Soutenus dans ses démarches par Robert MOISAND, céramiste chevronné dont l’apport technique à l’école est toujours très apprécié et par André KAYSER, directeur de l’établissement de 1946 à 1974, pédagogue remarquable à l’autorité paternelle, Henry MOISAND voyait enfin ses efforts se concrétiser, lorsque le 29 Août 1976, les engins excavateurs entreprenaient leur ronde pour préparer les solides fondations de ce lycée, attendu pendant vingt ans.
Madame MOISAND, mieux que quiconque, pourrait évoquer les longues démarches de son mari, les déplacements fréquents, tant au rectorat à DIJON qu’au ministère de l’Éducation nationale à PARIS, les modifications de projet imposées par l’administration avec pour conséquence une multitude de problèmes nécessitant une action courageuse et permanente.
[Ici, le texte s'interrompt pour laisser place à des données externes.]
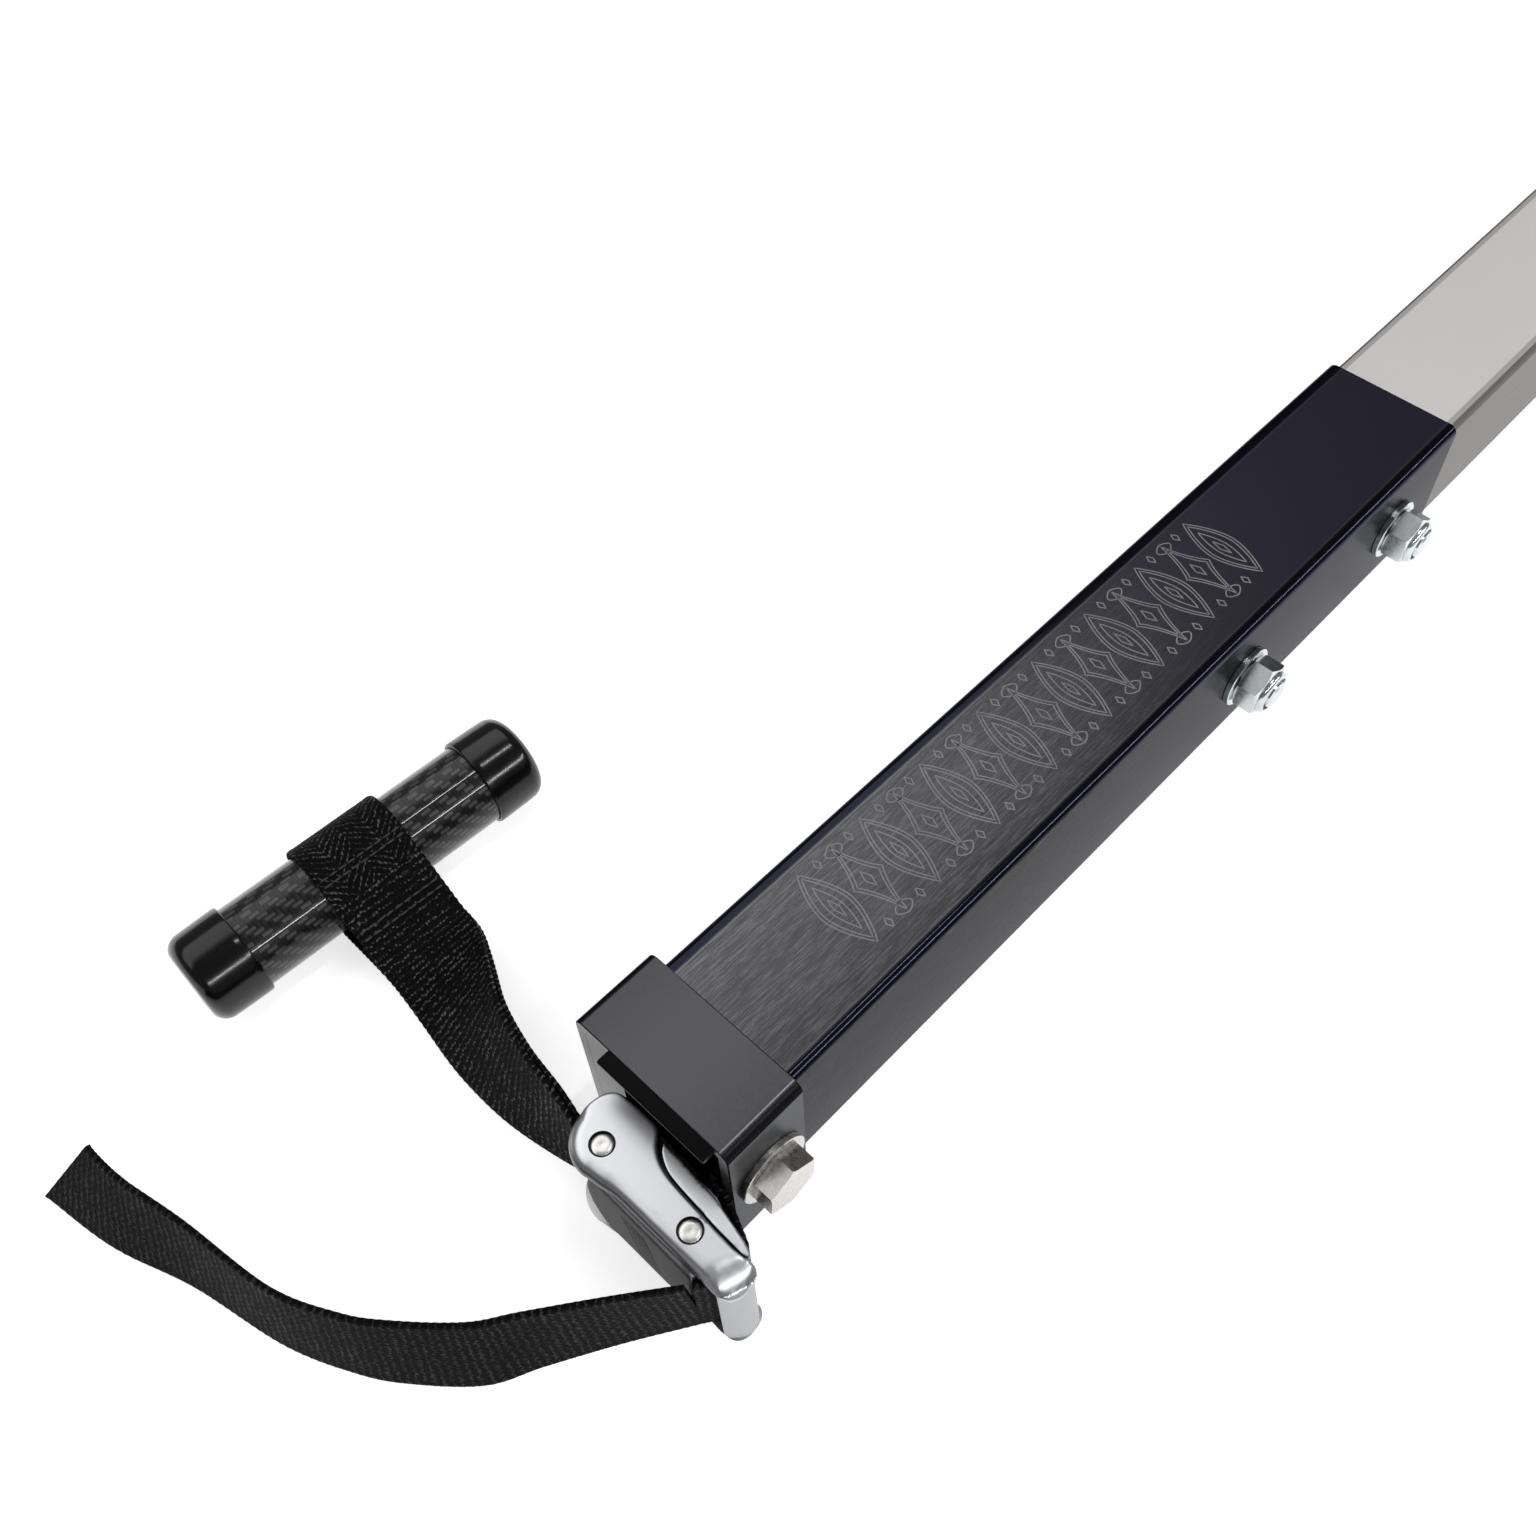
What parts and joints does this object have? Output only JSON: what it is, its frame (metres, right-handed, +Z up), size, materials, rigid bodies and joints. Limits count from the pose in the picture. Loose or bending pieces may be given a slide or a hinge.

Merci Madame, merci à ceux qui ont su épauler Henry MOISAND durant cette période difficile.
C’est par arrêté préfectoral en date du 17 Avril 1984, faisant suite aux demandes du conseil d’administration du lycée et du conseil municipal de LONGCHAMP, que le Lycée d’enseignement professionnel de la céramique a pris la dénomination Henry MOISAND à compter de la rentrée scolaire 1984-1985.
Si la plaque fixée sur la façade du Lycée, réalisée par les élèves de l’établissement avec le concours de la faïencerie représente le témoignage visible de notre gratitude envers Henry MOISAND, elle symbolise aussi le sens de l’effort et de la volonté, valeurs morales à prôner dans une école, dont cet homme fit preuve tout au cours de sa vie.
Nous avons le devoir de le rappeler à tous ces jeunes filles et garçons, qui viendront dans ce lycée unique en France, se préparer au merveilleux métier de céramiste, qui apporta tant de satisfaction, mais aussi tant d’émotions au Président Henry MOISAND.